The artistic work consisted of 70 large sculptures she had made during her career and were, at her death last April, in storage at a facility in Long Island City.

This startling offer was featured in articles in New York magazine, the New York Daily News and the New York Post. The woman is on her way.

The woman is Mary Lincoln Bonnell. She was married to Joseph Clark Jr., the wealthy son of Pennsylvania Senator Joseph Clark. Ms. Bonnell lived on Fourth Avenue and 12th Street in Manhattan and was a visitor to the Hamptons. Her sculptures were exhibited in the Elaine Benson Gallery in Bridgehampton and, in the late 1950s, at the famous Signa Gallery in East Hampton, during the few years it was in business. She was exhibited at Guild Hall in East Hampton one year, but none of the work sold. Nor did any other of her sculptures sell, as near as anybody can tell.
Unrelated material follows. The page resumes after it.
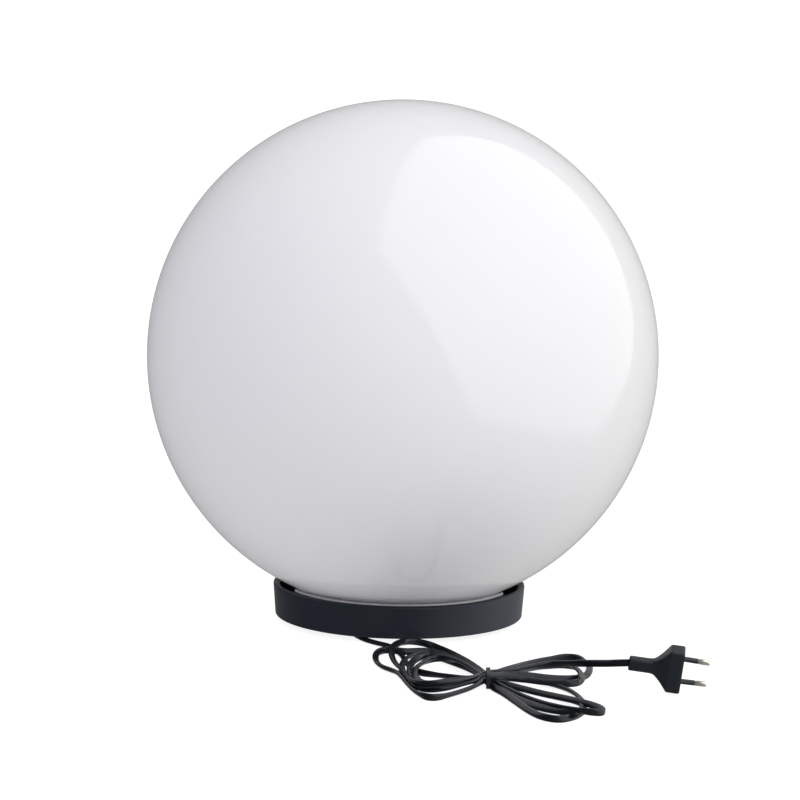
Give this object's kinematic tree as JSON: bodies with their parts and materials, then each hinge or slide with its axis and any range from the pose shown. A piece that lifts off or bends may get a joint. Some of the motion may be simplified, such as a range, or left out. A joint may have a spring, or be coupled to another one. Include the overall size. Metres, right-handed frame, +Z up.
{
  "type": "garden globe light",
  "caption": "Opal globe on a low round black base with a bayonet neck, a lampholder with a bulb inside, and a tied flat mains cord with a two-pin plug.",
  "frame": {"origin": "centre of the base on the ground, at the bottom of the object's box without its cord", "axes": "+Z up along the globe's axis, front towards -Y, +X to the right; the cord leaves towards the front"},
  "size_m": [0.4253, 0.5579, 0.4097],
  "materials": {
    "opal_acrylic": "gloss opal",
    "silicone": "matt",
    "black_plastic": "satin moulded",
    "screw_steel": "zinc plated",
    "foot_rubber": "matt",
    "pvc_black": "satin PVC",
    "white_plastic": "satin",
    "wire_brown": "satin PVC",
    "wire_blue": "satin PVC",
    "zinc_steel": "zinc plated",
    "holder_plastic": "satin",
    "brass": "satin",
    "bulb_metal": "satin",
    "dark_glass": "gloss",
    "board_aluminium": "matt",
    "frosted_plastic": "frosted",
    "tie_plastic": "satin",
    "plug_plastic": "satin PVC",
    "nickel": "nickel plated"
  },
  "bodies": {
    "root": {"neck_gasket": "silicone", "base_housing": "black_plastic", "base_plate": "black_plastic", "plate_screws": "screw_steel", "rubber_feet": "foot_rubber", "cord_grommet": "pvc_black", "cord_inner": "pvc_black", "clamp_saddle": "white_plastic", "cord_clamp": "white_plastic", "clamp_screws": "screw_steel", "terminal_block": "white_plastic", "terminal_screws": "screw_steel", "live_wire": "wire_brown", "neutral_wire": "wire_blue", "holder_bracket": "zinc_steel", "bracket_screws": "screw_steel", "holder_nipple": "zinc_steel", "nipple_nut": "zinc_steel", "holder_body": "holder_plastic", "holder_shell": "brass", "centre_contact": "brass", "side_contact": "brass", "cord_lead_out": "pvc_black", "cord_hank": "pvc_black", "cord_tie": "tie_plastic", "cord_lead_plug": "pvc_black", "plug_body": "plug_plastic", "plug_pins": "nickel", "pin_sleeves": "plug_plastic"},
    "globe": {"globe": "opal_acrylic"},
    "bulb": {"bulb_cap": "bulb_metal", "bulb_insulator": "dark_glass", "bulb_contact": "bulb_metal", "bulb_housing": "white_plastic", "bulb_led_board": "board_aluminium", "bulb_diffuser": "frosted_plastic"}
  },
  "joints": [
    {"name": "globe_twist", "type": "hinge", "parent": "root", "child": "globe", "pos_m": [0, 0, 0.0247], "axis": [0, 0, 1], "range_deg": [0, 60]},
    {"name": "bulb_lift", "type": "slide", "parent": "root", "child": "bulb", "axis": [0, 0, 1], "range_m": [0, 0.024]}
  ]
}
The couple never had any children. And when Mr. Clark died in 2001, Ms. Bonnell was just another little old lady living in Manhattan. As she aged, she became more housebound. There was a woman, Joan Horsford, who had been her caretaker for years. She doted on her cat, Amy. She was a friendly lady that people liked. But she died in a fire in the bedroom of her apartment on April 17.

The race is on. What constitutes “frequent basis?” What exactly is a “cultural institution?” And who decides exactly what “up to $10,000” is to be paid? Well that decision is overseen by the trustee of her estate, Herbert Nass. Obviously the Metropolitan Museum of Art is worth $10,000. But maybe the Bupkis Museum of Whirligigs and Sculpture in Podunk, Indiana is worth $50. It’s up to him, I suppose.

“She wants the name Mary Lincoln Bonnell out there,” Herbert Nass, told the Post. “It keeps her alive—it’s her bid for immortality.”

Photographs of the work have appeared in the media. The sculptures are, frankly, quite beautiful and delicate. They are made of bronze and other materials, look almost like works of nature, and there’s a sort of soaring quality about them. I’d be out there selling them to museums in the area myself, but one of the first three already placed went to Guild Hall in East Hampton, according to the New York Post, so we’ve got our share. The other two went to NYU Law School ($2,000, if you ask me) and the Historic Hudson Valley Society (I’d give
50 cents.) There’s 67 more to be placed.

If there’s money left over after ten years have passed, it all goes to Ms. Bonnell’s cousins in Nebraska.

Remember the name. Mary Lincoln Bonnell.

Another item in the news this week has involved a Jackson Pollock painting, possibly worth $50 million or maybe more if experts can agree he painted it, or maybe $50,000 if there is little agreement and it is only “attributed” to Jackson Pollock. I use the word agreement because the person who supposedly painted it and the person who says the painter personally gave it to her as a gift—so “now you have a Jackson Pollock”—are dead. Agreeing one way or another is the best anybody can do. At the present time, this painting is in consignment at Phillips auction house in
Manhattan.

The person who claimed to have received the freshly painted Pollock from its maker is Ruth Kligman, a young woman who, at age 26, was Jackson Pollock’s lover in his final year before he died in that car crash in 1956.

She was very public about her affair with Pollock after he died. There are photos of the two together. She was in the car crash with him. She later wrote a book about their love affair. She claims his wife, Lee Krasner, caught them having their affair. Kligman tried to get the painting—“Red, Black & Silver”—recognized as a Pollock, but the board that had been established by Krasner to authenticate her husband’s works rejected it.

According to last Monday’s New York Times, there is now a battle going on between Krasner’s estate and Kligman’s estate about whether this is really a Pollock.

But the news now is that a forensics expert hired by Kligman’s estate says he has found good reason to believe it was made at Pollock’s house in Springs. This man, Nicholas D.K. Petraco, a retired detective, has examined the painting, taken tiny samples of what has turned out to be a piece of the shoes Pollock died in, and has found, among other things, a white polar bear hair embedded in it. Is there a white polar bear at the Pollock-Krassner house? Their home is now a museum. And yes, there is. It is in the attic, but was used as a rug in the days the Pollocks (and Ms. Kligman, at the time) lived there.

Is it $50,000 or $50,000,000? We will soon see. Or not.